Título: Morales resgata modelo de Estado benfeitor
Autor: Clara Cavour
Fonte: Jornal do Brasil, 20/01/2006, Internacional, p. A11

LA PAZ - A confusão gerada pela entrega dos mísseis do país aos EUA - que levou Evo Morales a chamar os envolvidos de ''traidores da pátria'' - ganhou mais um ingrediente ontem. Em uma entrevista coletiva de imprensa, o novo presidente revelou que as equipes de transição do Movimento ao Socialismo (MAS) estão encontrando resistência quando à transferência de informações estratégicas. Morales também revelou a intenção de retomar o modelo de desenvolvimento econômico baseado no controle do planejamento pelo Estado.
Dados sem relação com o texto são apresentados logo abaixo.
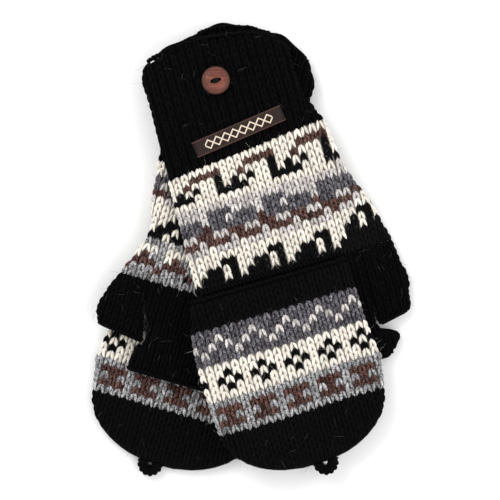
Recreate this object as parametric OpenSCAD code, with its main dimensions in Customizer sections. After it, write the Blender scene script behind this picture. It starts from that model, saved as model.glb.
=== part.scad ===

- Alguns ministérios não querem entregar documentações que solicitamos, principalmente de Inteligência e de Segurança. Temos visto como o Estado não tem soberania, como está entregue a certos poderes externos - acusou Morales.

O futuro presidente anunciou que sua tarefa prioritária será a de ''recuperar a soberania e a dignidade do país para nacionalizar os recursos naturais'' e mudar as estruturas política, econômica e social. Na entrevista, o líder do MAS contou que as comissões de transição comprovaram a existência de ''uma exagerada dependência de certos setores'' da cooperação internacional. Como reflexo, revelou, será dada prioridade ao envio ao Congresso da lei de organização do próprio governo.

- A primeira nacionalização a ser feita será a do Poder Executivo - afirmou.

Na nova estrutura projetada pelo MAS, Morales anunciou que seu gabinete terá 16 pastas. A principal será o Ministério do Planejamento - ''para restituir ao Estado a relação de orientações do desenvolvimento''. Estão previstas também a pasta da Justiça - ''porque um país democrático exige'' - e um Ministério das Águas - ''como expressão de recuperação dos recursos naturais''. A proposta foi detalhada ontem ao JB por Juan Ramon Quintana, um dos chefes da equipe de transição do MAS.

- O Ministério do Planejamento terá o controle dos outros e coordenará o financiamento externo. A nova estrutura será voltada para a transformação do modelo para o restabelecimento da capacidade política do Estado. Será uma pasta de coordenação interna e cooperação externa - classificou Quintana. - Hoje, US$ 600 milhões da receita boliviana são gerados por impostos. Outros US$ 500 milhões vêm de fora, mais precisamente dos EUA, mas se perdem em projetos sem efeitos práticos, que não chegam aos pobres - completou.

A idéia do novo presidente é voltar ao chamado Estado benfeitor para corrigir as conseqüências - principalmente sociais - de 20 anos de livre mercado no país mais pobre da América do Sul. Com isso, seriam restauradas políticas públicas proscritas há 20 anos, quando o então presidente Víctor Paz Estenssoro reduziu a participação oficial na economia e lançou, por decreto, o país no livre mercado (o projeto da Nova Política Econômica).

- O Estado tem de ser o ator central para planificar o desenvolvimento dos bolivianos - acrescentou o presidente, explicando as razões da criação do Ministério das Águas.

- A água não pode ser um negócio privado. Quando uma empresa viola os direitos humanos, o recurso deve ser público - disse.

Juan Ramon Quintana, que não é aymara, como a maioria dos colegas do MAS, cuida de assuntos de Segurança. E deu contornos à desconfiança do presidente quanto às resistências à transferência de dados.

- Todos os setores estão penetrados pelos EUA. Dizem ser pelo desenvolvimento, mas no fundo querem manter o poder colonial. Cerca de 95% dos gastos na luta contra o narcotráfico são pagos pelos EUA. Pagam tudo, a comida dos soldados, uniformes, armamento, os helicópteros e veículos. Como podemos falar em soberania desse jeito?